Bryant’s attorneys insist that the physical evidence and statements Bryant gave sheriff’s investigators should not be allowed in court. They say Bryant was not advised of his Miranda rights.
Prosecutors say it wasn’t necessary because Bryant wasn’t under arrest at the time, was free to leave, and volunteered his cooperation.
That evidence includes statements from Bryant, as well as the T-shirt stained with his alleged victim’s blood that he was still wearing the next night when sheriff’s investigators contacted him. It also includes evidence from his rape kit examination.
“If this should go against the defense, this would constitute a third major ground for appeal if Mr. Bryant is convicted,” explained Lugert.
Mackey and Haddon have asked Ruckriegle to rule that Colorado’s rape shield law is in violation of both the Colorado and United States constitutions.
Prosecutors say the defense is misinterpreting both the law and the Constitution, and are asking that the law stand. Colorado’s rape shield law is designed to protect rape victims by prohibiting their previous sexual activity and personal history from being brought up in court.
If Ruckriegle upholds Colorado’s rape shield law as constitutional, Lugert said it creates a fourth avenue of appeal for the defense.
Not done yet
At least one other major motion could still be filed, said Lugert, who has been on both sides of dozens of trials during his career.
Either the prosecution or the defense will move to enter into the trial – or keep it out – evidence about a condition called “rape trauma stress disorder,” also known as post-traumatic stress disorder.
Lugert said prosecutors may want to present expert witnesses to support the victim’s testimony about the events of June 30 and afterward. The defense may want to argue just the opposite, he said.
A defense motion on this issue could seek to limit the extent of the so-called “outcry testimony” – in other words, they may move to restrict the jury’s knowledge of what the woman told a co-worker the night of the alleged assault at the Lodge and Spa at Cordillera.
A prosecution motion could do just the opposite, asking to let in as much of the outcry testimony as possible.
So far, legal experts say, Kobe Bryant’s defense attorneys have created four avenues by which they could contest the jury’s decision if Bryant is convicted of raping a 19-year-old Eagle County woman:
– The defense wants the jury to hear about the alleged victim’s purported sexual activity in the days surrounding June 30. The prosecution says it’s not relevant, based on Colorado’s rape shield law.
– Bryant’s defense attorneys say Colorado’s rape shield law is unconstitutional.
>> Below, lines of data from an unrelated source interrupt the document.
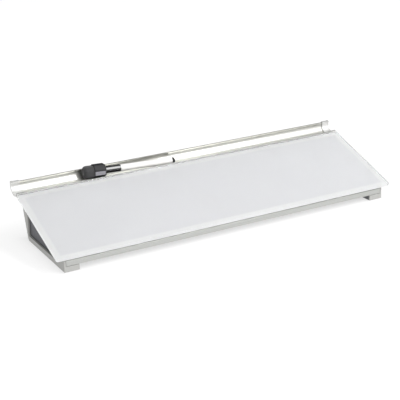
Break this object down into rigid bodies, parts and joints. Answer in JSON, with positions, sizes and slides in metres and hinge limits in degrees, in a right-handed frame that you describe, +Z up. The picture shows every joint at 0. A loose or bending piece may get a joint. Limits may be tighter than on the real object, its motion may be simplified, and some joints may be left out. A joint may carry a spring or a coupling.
{
  "type": "desktop glass whiteboard",
  "caption": "Low desktop whiteboard: tilted glass panel on silver side brackets with triangular windows, a round marker tray along its back and a capped marker with a felt eraser.",
  "frame": {"origin": "centre of the footprint, on the surface the feet stand on", "axes": "+X along the board to the writer's right, +Y from the writer towards the tray, +Z up"},
  "size_m": [0.4572, 0.1419, 0.0762],
  "materials": {
    "tempered_glass": "polished clear tempered glass over a white backing",
    "white_enamelled_steel": "smooth white enamel",
    "foam_tape": "matt closed-cell foam",
    "anodised_aluminium": "satin silver anodised, drawn lines along its length",
    "silver_painted_plastic": "satin silver paint on a fine moulded texture",
    "silver_moulded_plastic": "smooth moulded, light silver",
    "dark_grey_plastic": "fine moulded texture",
    "black_rubber": "matt",
    "zinc_plated_steel": "bright zinc plating",
    "white_plastic": "smooth moulded",
    "black_plastic": "fine moulded texture",
    "glossy_black_plastic": "polished",
    "ink_fibre": "bonded fibre",
    "inked_felt": "felt soaked in black ink",
    "grey_felt": "pressed felt"
  },
  "bodies": {
    "board": {"glass_panel": "tempered_glass", "steel_backing": "white_enamelled_steel", "front_foam_tape": "foam_tape", "rear_foam_tape": "foam_tape", "front_rail": "anodised_aluminium", "tray_rail": "anodised_aluminium", "tray_end_cap_left": "silver_moulded_plastic", "bracket_shell_left": "silver_painted_plastic", "bracket_core_left": "dark_grey_plastic", "tray_end_cap_right": "silver_moulded_plastic", "bracket_shell_right": "silver_painted_plastic", "bracket_core_right": "dark_grey_plastic", "rubber_foot_front_left": "black_rubber", "rubber_foot_front_right": "black_rubber", "rubber_foot_rear_left": "black_rubber", "rubber_foot_rear_right": "black_rubber", "front_rail_screw_left": "zinc_plated_steel", "tray_rail_screw_left": "zinc_plated_steel", "bracket_screw_nose_left": "zinc_plated_steel", "bracket_screw_leg_left": "zinc_plated_steel", "front_rail_screw_right": "zinc_plated_steel", "tray_rail_screw_right": "zinc_plated_steel", "bracket_screw_nose_right": "zinc_plated_steel", "bracket_screw_leg_right": "zinc_plated_steel"},
    "marker": {"marker_barrel": "white_plastic", "marker_end_plug": "black_plastic", "ink_reservoir": "ink_fibre", "nib_holder": "white_plastic", "nib": "inked_felt"},
    "marker_cap": {"marker_cap": "glossy_black_plastic", "eraser_holder": "black_plastic", "eraser_felt": "grey_felt"}
  },
  "joints": [
    {"name": "marker_lift", "type": "slide", "parent": "board", "child": "marker", "axis": [0, -0.3256, 0.9455], "range_m": [0, 0.06]},
    {"name": "cap_pull", "type": "slide", "parent": "marker", "child": "marker_cap", "axis": [-0.9987, 0, 0.0519], "range_m": [0, 0.03]}
  ]
}
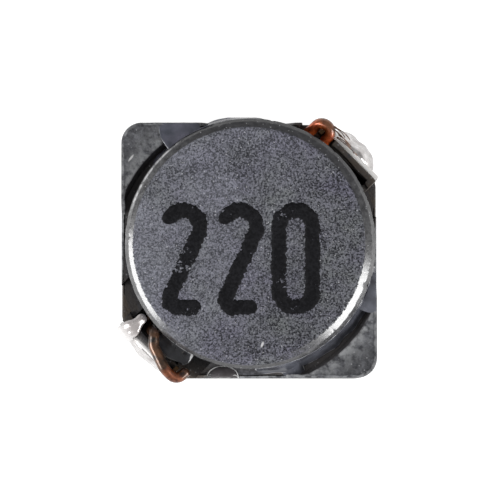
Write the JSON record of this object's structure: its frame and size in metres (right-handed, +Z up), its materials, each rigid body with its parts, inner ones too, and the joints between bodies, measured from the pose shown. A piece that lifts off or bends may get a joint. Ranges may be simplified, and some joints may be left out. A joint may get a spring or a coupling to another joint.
{
  "type": "shielded smd power inductor",
  "caption": "Low square surface-mount power inductor: round ferrite drum glued in a ferrite shield ring, with wire-wrapped, soldered terminals at opposite cut corners.",
  "frame": {"origin": "centre of the square shield ring, on the plane that the terminals' feet stand on", "axes": "+Z up through the drum, towards its marked top face; +X to the right and +Y to the back as the marking reads; the terminals are at the +X+Y and -X-Y corners"},
  "size_m": [0.0062, 0.0062, 0.0028],
  "materials": {
    "ferrite": "pressed and sintered, dull, with fine grain",
    "enamelled_wire": "enamelled copper, glossy",
    "tinned_strip": "tin plated, satin",
    "solder": "bright, flowed",
    "adhesive": "cured clear adhesive over dark ferrite, glossy"
  },
  "bodies": {
    "root": {"shield_ring": "ferrite", "drum_core": "ferrite", "winding": "enamelled_wire", "terminal_a": "tinned_strip", "terminal_b": "tinned_strip", "solder_a": "solder", "solder_b": "solder", "adhesive_back_left": "adhesive", "adhesive_front_right": "adhesive", "adhesive_front_left": "adhesive", "adhesive_front": "adhesive"}
  },
  "joints": []
}
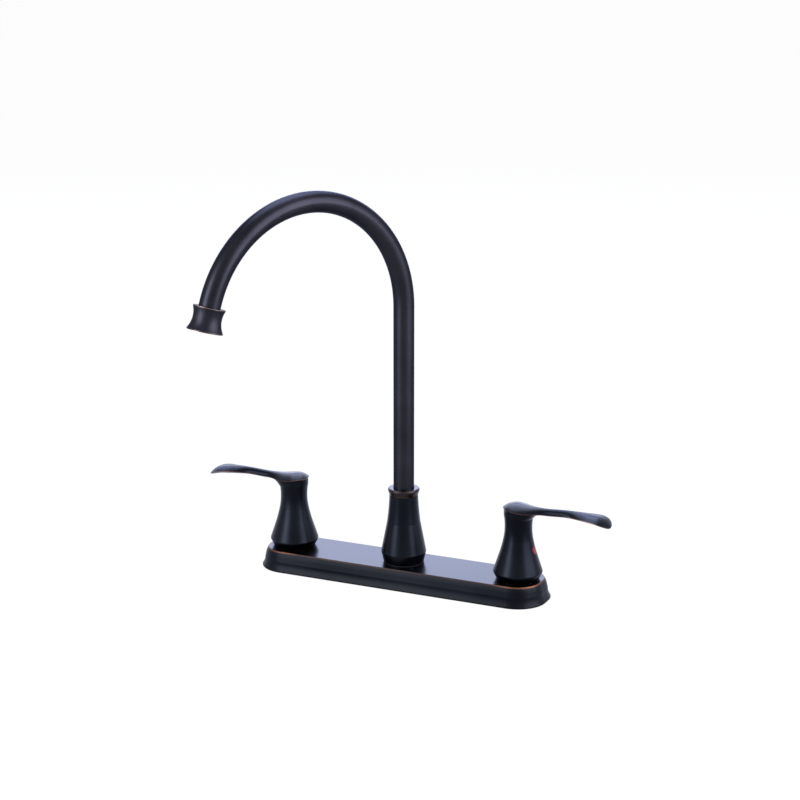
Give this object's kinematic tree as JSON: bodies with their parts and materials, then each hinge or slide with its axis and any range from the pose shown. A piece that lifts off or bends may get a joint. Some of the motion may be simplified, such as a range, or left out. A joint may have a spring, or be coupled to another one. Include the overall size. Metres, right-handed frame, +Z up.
{
  "type": "two handle kitchen faucet",
  "caption": "Deck-mounted kitchen faucet with a gooseneck spout on a tapered post between lever handles on an oblong base plate.",
  "frame": {"origin": "on the sink deck under the middle of the base plate, on the spout's swivel axis", "axes": "+Z up out of the deck, +X towards the right handle as its user sees it, -Y towards the user"},
  "size_m": [0.3594, 0.2134, 0.3948],
  "materials": {
    "bronze": "satin oil rubbed bronze, worn to copper on thin edges",
    "brass": "machined",
    "copper": "drawn tube",
    "zinc_steel": "zinc plated",
    "rubber": "matte",
    "ceramic": "lapped",
    "black_plastic": "moulded",
    "white_plastic": "moulded",
    "grey_plastic": "moulded",
    "red_plastic": "gloss",
    "blue_plastic": "gloss"
  },
  "bodies": {
    "base": {"deck_plate": "bronze", "base_seal": "white_plastic", "spout_hub": "brass", "hub_nut": "brass", "mounting_washers": "zinc_steel", "mounting_nuts": "black_plastic", "spout_base": "bronze", "spout_base_seal": "rubber", "spout_bush": "white_plastic", "spout_collar": "bronze", "thrust_washer": "white_plastic", "left_valve_body": "brass", "left_plate_nut": "brass", "left_cartridge": "brass", "left_cartridge_ring": "rubber", "left_seat_seal": "rubber", "left_fixed_disc": "ceramic", "left_crossover_tube": "copper", "right_valve_body": "brass", "right_plate_nut": "brass", "right_cartridge": "brass", "right_cartridge_ring": "rubber", "right_seat_seal": "rubber", "right_fixed_disc": "ceramic", "right_crossover_tube": "copper"},
    "spout": {"spout_tube": "bronze", "spout_sleeve": "brass", "spout_rings": "rubber", "spout_retainer": "zinc_steel", "spout_outlet": "bronze", "aerator_insert": "grey_plastic", "aerator_screen": "zinc_steel", "outlet_seal": "rubber"},
    "left_handle": {"left_handle": "bronze", "left_stem": "brass", "left_moving_disc": "ceramic", "left_stem_rings": "rubber", "left_stem_clip": "zinc_steel", "left_set_screw": "zinc_steel", "left_index_button": "blue_plastic"},
    "right_handle": {"right_handle": "bronze", "right_stem": "brass", "right_moving_disc": "ceramic", "right_stem_rings": "rubber", "right_stem_clip": "zinc_steel", "right_set_screw": "zinc_steel", "right_index_button": "red_plastic"}
  },
  "joints": [
    {"name": "spout_swivel", "type": "hinge", "parent": "base", "child": "spout", "pos_m": [0, 0, 0.0746], "axis": [0, 0, 1], "continuous": true},
    {"name": "left_handle_turn", "type": "hinge", "parent": "base", "child": "left_handle", "pos_m": [-0.1016, 0, 0.05], "axis": [0, 0, 1], "range_deg": [0, 90]},
    {"name": "right_handle_turn", "type": "hinge", "parent": "base", "child": "right_handle", "pos_m": [0.1016, 0, 0.05], "axis": [0, 0, 1], "range_deg": [-90, 0]}
  ]
}
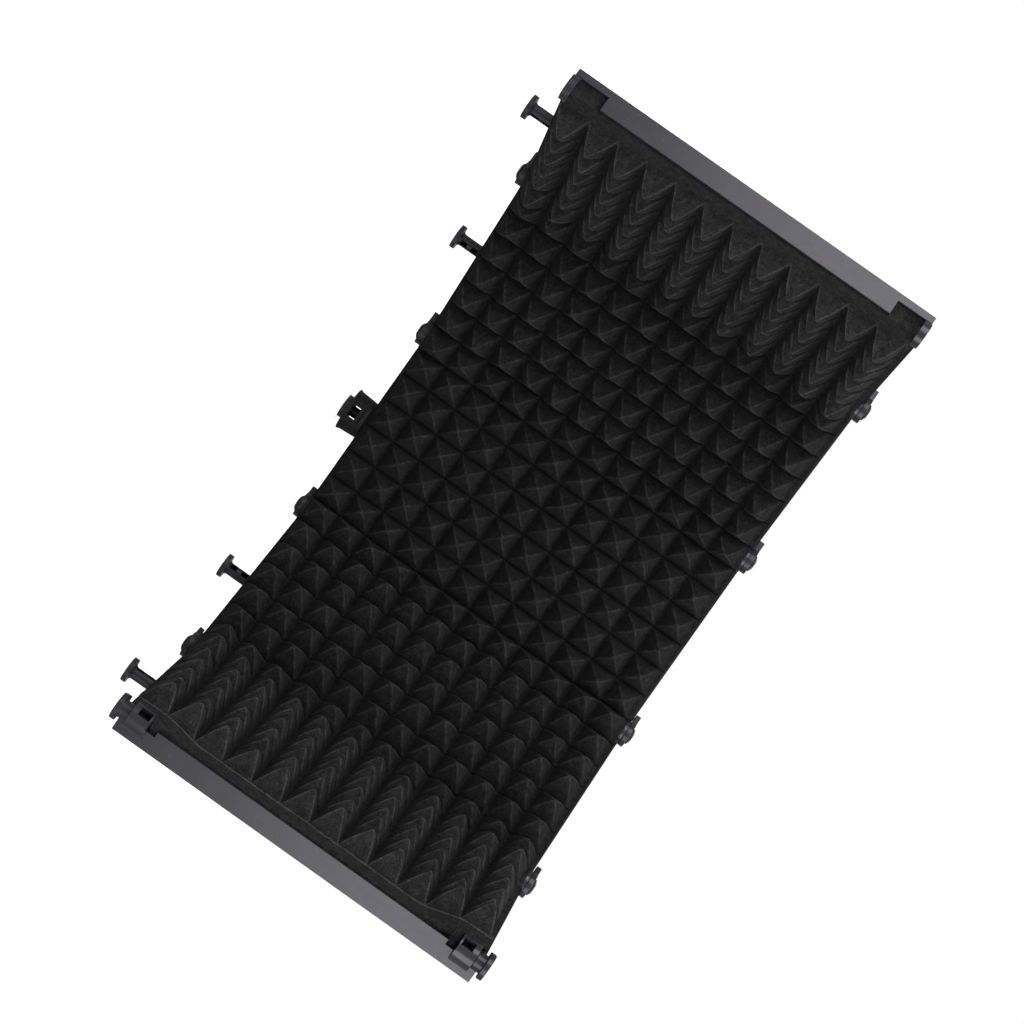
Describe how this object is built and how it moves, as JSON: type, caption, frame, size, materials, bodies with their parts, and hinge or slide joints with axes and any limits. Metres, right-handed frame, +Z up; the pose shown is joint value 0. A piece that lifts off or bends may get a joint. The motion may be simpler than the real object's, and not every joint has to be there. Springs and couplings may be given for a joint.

Prosecutors, of course, assert it is solid legislation.
– Bryant’s defense attorneys want evidence and statements Bryant provided sheriff’s investigators thrown out, saying they were improperly collected because Bryant was never advised of his Miranda rights. Prosecutors say he didn’t need to be advised of his rights because he was never under arrest, that he understood that, and that he cooperated voluntarily.
– State District Judge Terry Ruckriegle ruled last week that Bryant’s defense attorneys cannot have Bryant’s alleged victim’s medical records.